As you know, I try not to read any reviews in depth before I go see a movie because it invariably spoils it for me—but in this case I’m glad I did a bit of reading beforehand. TCITH (that’s the way we Hollywood insiders spell it) has received a hammering from critics, but big deal. The negative comments from folks who had to plop down their money is much more telling, and they don’t give it much love, either. With as many different cross-promotions as they have going, it’s easy to see what the movie is really about, and it ain’t about Dr. Seuss. And as I mentioned, it also has a Baldwin in it. Eww.
Elf has had a bit easier time among the critics, and viewers liked it, too. And as opposed to The Cat, it looks to be less about selling BK Big Kid Meals, Rayovac batteries, and package freight hauling and more about telling a fun story.
Which it does. Unless you’ve been living under a boulder, you know the story—a baby from an orphanage manages (in Tom Cruise--M.I. style. Not really.) to bumble into Santa’s sack and get carried home to the North Pole, where he is raised by a buttoned-down Papa Elf. One day in the toyshop, Buddy, as he is come to be called, overhears that he is not an elf, but human, and thus begins his quest, to find his real father.
Will Ferrell is a hoot, and plays the naïf very well, and then there’s Zooey Deschanel, who looks really cute in department store elf clothes, (although somewhat less so than in other things. Yikes.)
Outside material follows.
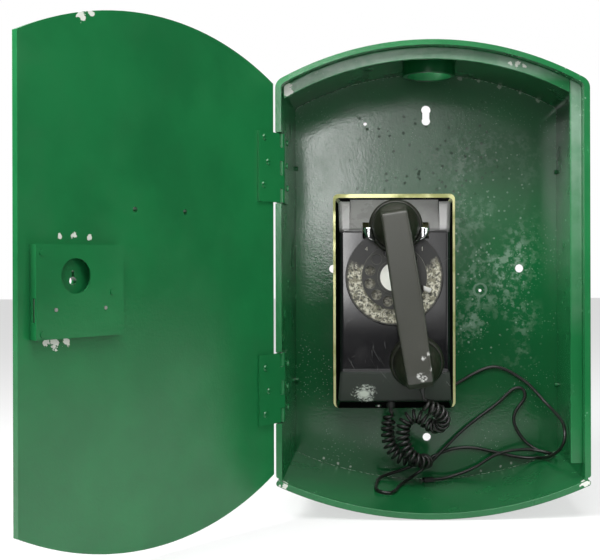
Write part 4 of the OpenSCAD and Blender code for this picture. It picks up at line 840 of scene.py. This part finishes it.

The movie has a few spots that drag, but overall it moves along nicely and has one of those scenes toward the end that invariably makes me misty. (I hate that.) The only odd bit was the introduction of a group of bad guys who try to track down Santa when his sleigh crashes in Central Park. Not a group of wilding teens, al-Qaida infiltrators, nor SUV-driving CEOs, but a quasi-governmental group called the “Central Park Rangers,” ostensibly a group of mounted police, but ones who are made to come across like the Ringwraiths from Lord of the Rings—all dressed in black, faces covered, and obviously intent on evil.
I’m not sure it it’s supposed to be a sly wink to a particular local soccer club, or if one of the screenwriters has a beef with the cops, but either way, it’s adds nothing but stupid. Catherine was scared of them, and it’s not a great idea for the older kids to think the police are automatically the bad guys. Next time, lets just let normal bad guys chase Santa, okay?
Overall, though, it’s a pretty cute movie, and worth seeing again on video, so you can fast forward through the slow parts. Give it, ohh, maybe 3 1/2 out of 5 Curly Possum Tails.
ON toward home then, and due to the ongoing series of major skirmishes over backseat territory during what are intended to be wholesome family drives, the seating chart was rearranged, much to the chagrin of all. I have a dream of a vehicle in which each child has his or her own self-contained compartment, with its own climate control, potty, window, food dispenser, and entertainment. No more touching, nor threats of touching; no more staring at one another, nor perceived staring; no more stops to go to the restroom, no more complaints about listening to “Whaddya Know”, and if they STILL get rowdy, a nice button for me to push.
To bed, then up again early Saturday for the LAST SOCCER GAME OF THE SEASON!! Hooray. This one was for Catherine, and despite not being able to practice, she did maybe a bit better than she usually does, and they won 4-0. Such a relief. AND we got a ton of freebies from our friend in the concession stand—I guess he figured we had spent a sufficient amount the previous three months for a bit of lagniappe.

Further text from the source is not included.